Entity types: There should be an ability to specify different types of entities (lists versus nonlists come to mind).
Synonyms: The system should accept the ability to show assign synonyms to entities.
Ongoing training via Active Learning: The system should support the ability to utilize real user input as training data for the NLU models.
API Although these tools will implement some sort of user interface for you to utilize to train the models, there should an API you can utilize to do so.
Export/Import: The tool should allow you to import/export models, preferably in an open text format like JSON.
An alternative approach to utilizing preexisting services would be to write your own. This is an advanced topic. If you are reading this book, chances are you do not possess the experience and knowledge to make it work. There are easy-to-use ML packages such as scikit-learn that may give the impression that creating something like this is easy, but the effort requires substantial optimizations, tuning, testing, and operationalization. Getting the right type of performance out of these general-purpose NLU systems takes a lot of time, effort, and expertise. If you are interested in how the technologies work, there are plenty of materials online for you to educate yourself.14
Cloud-Based NLU Systems
The great news from the space of cloud computing and the investment that the big technology firms are making into the ML as a service space is that the basic functionality for the tasks that we need for our bots are available as services. From a practical perspective, there are many benefits here: developers don’t have to be concerned with selecting the best algorithms for our classification problem, there is no need to scale the implementation, there are existing efficient user interfaces and upgrades, and optimizations are seamless. If you are creating a chat bot and need the basic classification and entity extractions features, using a cloud-based service is the best option.
Microsoft’s Language Understanding Intelligence Service (LUIS): This is the purest example of an LU system because it is completely independent from a conversation engine. LUIS allows the developer to add intents and entities, version the LUIS application, test the application before publishing, and finally publish to a test or production endpoint. In addition, it includes some very interesting active learning features.
Google’s Dialogflow (Api.ai) : Dialogflow, previously known as Api.ai, has been around for a while. It allows the developer to create NLU models and define conversions flows and calls to webhooks or cloud functions when certain conditions are met. The conversation is accessible via an API or via integrations to many messaging channels.

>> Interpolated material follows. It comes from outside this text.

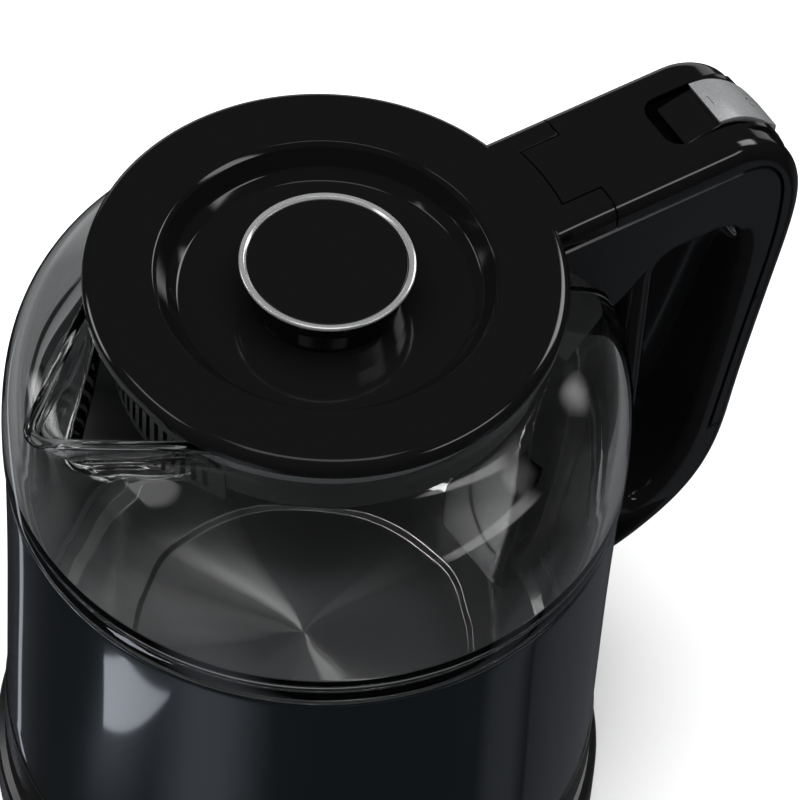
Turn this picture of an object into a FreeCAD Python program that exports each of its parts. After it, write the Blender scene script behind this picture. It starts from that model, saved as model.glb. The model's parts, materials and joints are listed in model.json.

Amazon’s Lex : Amazon’s Alexa has long allowed users to create intent classification and entity extraction models. With the introduction of Lex, Amazon brings a better user interface to NLU with bot development. Lex has a few channel integrations at the time of this writing and can be accessed via an API. Like Dialogflow, Lex allows developers to use an API to talk to the bot.

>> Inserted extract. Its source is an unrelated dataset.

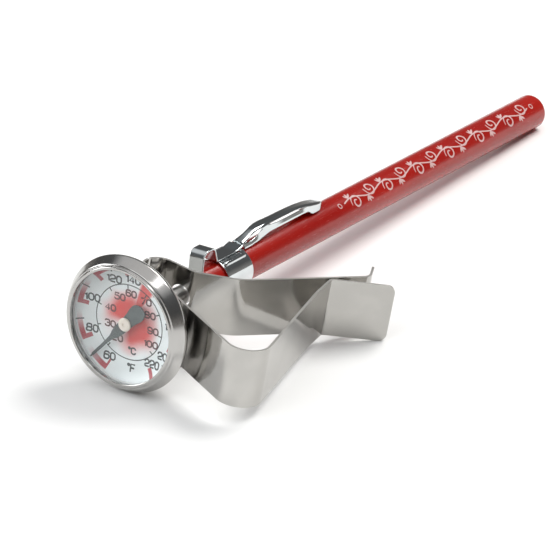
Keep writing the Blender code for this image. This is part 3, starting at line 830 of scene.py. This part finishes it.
def make_sheath():
    floor = SHEATH_END - 1.6
    inside = [(0, floor), (SHEATH_BORE_R, floor), (SHEATH_BORE_R, SHEATH_MOUTH + 0.4)]
    outside = rounded_path([(SHEATH_BORE_R, SHEATH_MOUTH + 0.2, 0), (2.45, SHEATH_MOUTH, 0),
                            (SHEATH_R, SHEATH_MOUTH, 0.25), (SHEATH_R, 90, 0),
                            (SHEATH_R, SHEATH_END, 1.4), (0, SHEATH_END, 0)], 9)
    piece("sheath", lathe_mesh("sheath", inside + outside, 96, False), STEM,
          "sheath", "sheath_red", ["sheath_tube"])


def on_sheath(point, lift=0.012):
    """A (along, around) point in millimetres, laid on the sheath."""
    a = math.radians(ORNAMENT_ANGLE) - point[1] / SHEATH_R
    r = SHEATH_R + lift
    return Vector((r * math.sin(a), point[0], r * math.cos(a))) * MM


def make_ornament():
    """A printed running scroll with leaves in place of lettering."""
    start, pitch, count = 74.6, 11.9, 6
    end = start + pitch * count
    bm = bmesh.new()
    alongs = [start + pitch * count * i / 240 for i in range(241)]
    vine = [(s, 0.6 * math.sin(2 * math.pi * (s - start) / pitch)) for s in alongs]
    ribbon(bm, vine, lambda share: 0.28, on_sheath)
    for k in range(2 * count):
        up = 1 if k % 2 == 0 else -1
        crest = start + pitch * (k + 0.5) / 2
        curl = []
        for i in range(31):
            t = i / 30
            a = math.radians(190 - 500 * t)
            r = 1.75 * (1 - 0.78 * t)
            curl.append((crest + 0.9 + r * math.cos(a), up * (-0.75 + r * math.sin(a))))
        ribbon(bm, curl, lambda share: 0.2 + 0.18 * math.sin(math.pi * share), on_sheath)
        for lean, size in ((35, 1.75), (70, 1.4), (115, 1.15)):
            a = math.radians(lean)
            leaf = [(crest - 0.9 + size * t / 8 * math.cos(a),
                     up * (0.72 + size * t / 8 * math.sin(a))) for t in range(9)]
            ribbon(bm, leaf, lambda share: 0.1 + 0.38 * math.sin(math.pi * share) ** 0.8,
                   on_sheath)
    for s in (start - 1.6, end + 1.6):
        ribbon(bm, arc((s, 0), 0.5, 0.0, 2 * math.pi, 15), lambda share: 0.2, on_sheath)
    obj = piece("sheath_ornament", flat_mesh(bm, "sheath_ornament"), STEM, "sheath",
                "sheath_red", material=INK_SILVER)
    thicken(obj, INK_THICK, 1.0)


BAND_IN_R = 3.82
BAND_OUT_R = 4.22
BAND_START = 31.0
BAND_END = 39.4
BAND_GAP = 2.4                  # the seam under the sheath
RIB_RING_R = 4.2


def make_band():
    """The pocket clip's band: a sheet rolled round the sheath, open at its seam."""
    gap = math.degrees(math.asin(BAND_GAP / 2 / BAND_OUT_R))
    angles = [math.radians(180 + gap + (360 - 2 * gap) * i / 96) for i in range(97)]
    middle = (BAND_IN_R + BAND_OUT_R) / 2
    bm = bmesh.new()
    rows = [[bm.verts.new((middle * MM * math.sin(a), y * MM, middle * MM * math.cos(a)))
             for a in angles] for y in (BAND_START, 33.8, 36.6, BAND_END)]
    for low, high in zip(rows, rows[1:]):
        for i in range(len(angles) - 1):
            bm.faces.new((low[i], low[i + 1], high[i + 1], high[i]))
    band = piece("pocket_band", smooth_mesh(bm, "pocket_band"), STEM, "sheath", "clip_chrome",
                 ["pocket_clip_collar"])
    thicken(band, BAND_OUT_R - BAND_IN_R)
    bevel(band, 0.13)


def make_band_fittings():
    """The raised loop in front of the band, its tongue under the arm and two ribs."""
    top = BAND_OUT_R + 0.04
    loop = rounded_path([(25.3, 2.6, 0), (25.85, 7.35, 1.5), (29.4, 7.35, 1.2),
                         (30.4, top, 0.5), (36.8, top, 5.0), (39.2, top + 0.55, 0)])
    make_strip("pocket_loop", loop, 3.4, 0.4, SIDE, "sheath", "clip_chrome", edge=0.14)
    tongue = [(38.6, 4.2), (39.6, 4.48), (41.2, 4.85)]
    make_strip("pocket_tongue", tongue, 2.3, 0.3, SIDE, "sheath", "clip_chrome", edge=0.08)
    rib = rounded_path([(0, 31.5, 0), (0.55, 31.5, 0.5), (0.55, 38.6, 0.5), (0, 38.6, 0)], 10)
    for side, turn in (("far", -36.0), ("near", 36.0)):
        x, z = on_angle(RIB_RING_R, turn)
        where = STEM @ Matrix.Translation(Vector((x, 0, z)) * MM)
        piece("pocket_rib_" + side, lathe_mesh("pocket_rib", rib, 24, False), where, "sheath",
              "clip_chrome")


# Place along the stem, low and high edge, half width and the sides' slope of the arm's sections
ARM_STATIONS = (
    (39.9, 3.8, 5.15, 1.7, 0.36), (41.2, 3.8, 5.5, 1.7, 0.42), (42.6, 3.83, 5.9, 1.7, 0.42),
    (43.8, 3.95, 6.3, 1.7, 0.38), (45.0, 4.18, 6.58, 1.7, 0.30), (46.3, 4.45, 6.68, 1.7, 0.2),
    (48.0, 4.7, 6.72, 1.7, 0.2), (49.5, 4.8, 6.72, 1.7, 0.30), (51.5, 4.82, 6.71, 1.7, 0.36),
    (54.0, 4.83, 6.7, 1.7, 0.38), (58.0, 4.85, 6.6, 1.7, 0.38), (60.5, 4.85, 6.42, 1.7, 0.38),
    (62.3, 4.82, 6.22, 1.7, 0.34), (63.2, 4.2, 6.08, 1.72, 0.2), (64.2, 3.82, 5.92, 1.74, 0.12),
    (65.3, 3.74, 5.7, 1.74, 0.1), (66.4, 3.82, 5.5, 1.7, 0.1), (67.3, 4.05, 5.32, 1.5, 0.1),
    (68.0, 4.3, 5.15, 1.15, 0.1), (68.5, 4.5, 5.0, 0.8, 0.1), (68.75, 4.6, 4.88, 0.4, 0.1),
)
ARM_SECTION_POINTS = 48
CHANNEL_HALF = 1.3


def make_arm():
    """The sprung arm: an inverted channel with round shoulders, ending in a lobe."""
    bm = bmesh.new()
    rows = []
    for y, low, high, half, slope in ARM_STATIONS:
        shoulder = min(0.55, (high - low) * 0.5, half * 0.6)
        foot = min(0.12, (high - low) * 0.2)
        lean = half - slope * (high - low)
        section = rounded_loop([(-half, low, foot), (-lean, high, shoulder), (lean, high, shoulder),
                                (half, low, foot)], 15)
        rows.append([bm.verts.new((x * MM, y * MM, z * MM))
                     for x, z in resample(section, ARM_SECTION_POINTS)])
    for low, high in zip(rows, rows[1:]):
        for i in range(ARM_SECTION_POINTS):
            j = (i + 1) % ARM_SECTION_POINTS
            bm.faces.new((low[i], low[j], high[j], high[i]))
    bm.faces.new(rows[0])
    bm.faces.new(rows[-1])
    arm = piece("pocket_arm", smooth_mesh(bm, "pocket_arm"), STEM, "pocket_arm", "clip_chrome",
                ["pocket_clip_arm"])
    hollow = [(38.0, 2.0), (66.6, 2.0), (66.6, 4.4), (65.4, 5.1), (62.3, 5.8), (57.9, 6.22),
              (48.5, 6.32), (45.1, 6.18), (42.7, 5.5), (38.0, 4.3)]
    cut_away(arm, slab_mesh("channel", [(x, y, -CHANNEL_HALF) for x, y in hollow],
                            (0, 0, 2 * CHANNEL_HALF)), SIDE)
    paint(arm, MATERIALS["clip_chrome"])


# Carried-over CAD nodes -----------------------------------------------------------------------

KEPT = {
    "crystal_gasket": "gasket_grey", "dial_spacer": "spacer_white", "spindle": "inner_steel",
    "upper_guide_bush": "bush_brass", "lower_guide_bush": "bush_brass",
    "bimetal_helix": "bush_brass", "helix_anchor": "inner_steel", "stem_flange": "inner_steel",
    "spring_washer": "spring_steel", "stem_seal": "seal_black",
}


def dress_kept_nodes():
    for name, slot in KEPT.items():
        paint(frame["nodes"][name], MATERIALS[slot])


# Floor, lights and camera ---------------------------------------------------------------------

def make_floor():
    bm = bmesh.new()
    bmesh.ops.create_grid(bm, x_segments=2, y_segments=2, size=1.5)
    floor = place("floor", flat_mesh(bm, "floor"))
    floor.location.z = -0.02 * MM
    n = Nodes("floor_white")
    n.link(n.mix(n.noise(0.004, 2.0), color(0.90, 0.895, 0.885), color(0.93, 0.93, 0.925)),
           n.shader.inputs["Base Color"])
    n.shader.inputs["Roughness"].default_value = 0.75
    n.shader.inputs["Specular IOR Level"].default_value = 0.15
    floor.data.materials.append(n.material)


def softbox(name, direction, distance, width, height, power, tint=(1, 1, 1)):
    light = bpy.data.lights.new(name, "AREA")
    light.shape = "RECTANGLE"
    light.size = width
    light.size_y = height
    light.energy = power
    light.color = tint
    obj = place(name, light)
    away = Vector(direction).normalized()
    obj.location = away * distance
    obj.rotation_mode = "QUATERNION"
    obj.rotation_quaternion = away.to_track_quat("Z", "Y")


def make_lights():
    world = bpy.data.worlds.new("studio")
    bpy.context.scene.world = world
    world.use_nodes = True
    tree = world.node_tree
    coordinates = tree.nodes.new("ShaderNodeTexCoord")
    axes = tree.nodes.new("ShaderNodeSeparateXYZ")
    ramp = tree.nodes.new("ShaderNodeValToRGB")
    tree.links.new(coordinates.outputs["Generated"], axes.inputs[0])
    tree.links.new(axes.outputs[2], ramp.inputs[0])
    tree.links.new(ramp.outputs[0], tree.nodes["Background"].inputs[0])
    levels = ((0.0, (0.30, 0.285, 0.27)), (0.3, (0.10, 0.10, 0.10)), (0.66, (0.12, 0.125, 0.13)),
              (0.80, (0.70, 0.71, 0.72)), (1.0, (0.8, 0.8, 0.8)))
    ramp.color_ramp.elements[0].position = levels[0][0]
    ramp.color_ramp.elements[0].color = color(*levels[0][1])
    ramp.color_ramp.elements[1].position = levels[-1][0]
    ramp.color_ramp.elements[1].color = color(*levels[-1][1])
    for place, tint in levels[1:-1]:
        ramp.color_ramp.elements.new(place).color = color(*tint)
    tree.nodes["Background"].inputs[1].default_value = 1.0
    softbox("key", (0.22, 0.50, 0.82), 0.7, 0.44, 0.32, 3.9, (1.0, 0.99, 0.97))
    softbox("strip", (0.40, -0.18, 0.90), 0.75, 0.55, 0.12, 0.6)
    softbox("left_low", (-0.80, -0.45, 0.38), 0.75, 0.5, 0.28, 2.6, (0.97, 0.985, 1.0))
    softbox("front_fill", (-0.1, -0.80, 0.60), 0.8, 0.5, 0.35, 1.0, (0.96, 0.985, 1.0))


CAMERA_AZIMUTH = 33.8193
CAMERA_ELEVATION = 25.604
CAMERA_DISTANCE = 921.56
CAMERA_LENS = 301.35
AIM_FROM_HEAD = (-4.3086, 59.4712, -13.75)


def make_camera():
    a, e = math.radians(CAMERA_AZIMUTH), math.radians(CAMERA_ELEVATION)
    back = Vector((math.sin(a) * math.cos(e), -math.cos(a) * math.cos(e), math.sin(e)))
    aim = Vector(STEM_JOINT["pos_m"]) + Vector(AIM_FROM_HEAD) * MM
    camera = place("camera", bpy.data.cameras.new("camera"))
    camera.location = aim + back * CAMERA_DISTANCE * MM
    camera.rotation_mode = "QUATERNION"
    camera.rotation_quaternion = back.to_track_quat("Z", "Y")
    camera.data.sensor_width = 36.0
    camera.data.lens = CAMERA_LENS
    camera.data.clip_start = 0.05
    camera.data.clip_end = 20.0
    bpy.context.scene.camera = camera


make_bezel()
make_case()
make_window()
make_dial()
make_printing()
make_pointer()
make_hub()
make_stem()
make_nut()
make_far_leg()
make_clip_body()
make_sheath()
make_ornament()
make_band()
make_band_fittings()
make_arm()
dress_kept_nodes()
make_floor()
make_lights()
make_camera()
bpy.context.scene.view_settings.view_transform = "Standard"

IBM Watson Conversation : Yet another similar system, Watson Conversation allows the user to define intents, entities, and a cloud-based dialog. The conversation is accessible via an API. At the time of this writing, there are no prebuilt channel connectors; a broker must be written by the bot developer though samples exist.

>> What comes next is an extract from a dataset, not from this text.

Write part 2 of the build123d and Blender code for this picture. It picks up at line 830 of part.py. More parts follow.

Facebook’s Wit.ai : Wit.ai has been around for a while and includes an interface to define intents and entities. As of July 2017, it is refocusing on NLU and removing the bot engine pieces. Wit.ai is also being more closely integrated with the Facebook Messenger ecosystem.
For our NLU deep dive in the following chapter, we will utilize LUIS. Being a pure NLU system, LUIS has a significant advantage, especially when it comes to Bot Framework integration. Although there are not many benchmarks in the NLU space at this time, LUIS ranks among the top-performing NLU systems in the market.15
Enterprise Space
There are many other options in the enterprise space—really, too many to list. Some of the bigger company and product names you may run into are IPsoft’s Amelia and Nuance’s Nina. Products in this space are generally advanced and contain years of enterprise-level investment. Some companies focus on IT or other process automation. Some companies focus on internal use cases. Some companies focus on specific verticals. And yet other companies focus entirely on prebuilt NLU models around specific use cases. In some products, we will write bot implementations via a proprietary language versus an open language.
In the end, the decision for enterprises is a classic buy versus build dilemma. Niche solutions may stay around for a while, but it is reasonable to assume that with the amount of investment IBM, Amazon, Microsoft, Google, and Facebook are throwing into this space, companies with less financial backing might be handicapped. Niche players that don’t solve the general bot problem may certainly thrive, and I think we will find more companies creating and innovating in specialized NLU and bot solutions that are powered by the big tech company offerings.
Conclusion
We are truly seeing the democratization of AI in the NLU space. Years ago, bot developers would have to pick up the existing NLU and ML libraries to create a system that could be trained and used as readily and easily as the cloud options we have available these days. Now, it is incredibly easy to create a bot that integrates NLU, sentiment analysis, and coreferences. The firms’ effort behind these systems isn’t something to scoff at either; the largest technology companies are digging into this space to provide the tooling for their users to build conversational experiences for their own platforms. For you as a bot developer, this is great. It means competition will keep pushing for innovation in the space, and as research in the field progresses, improvements in classification, entity extraction and active learning will improve NLU systems’ performance. Bot developers stand to gain from the increased pace of research and improved performance of all these NLP services.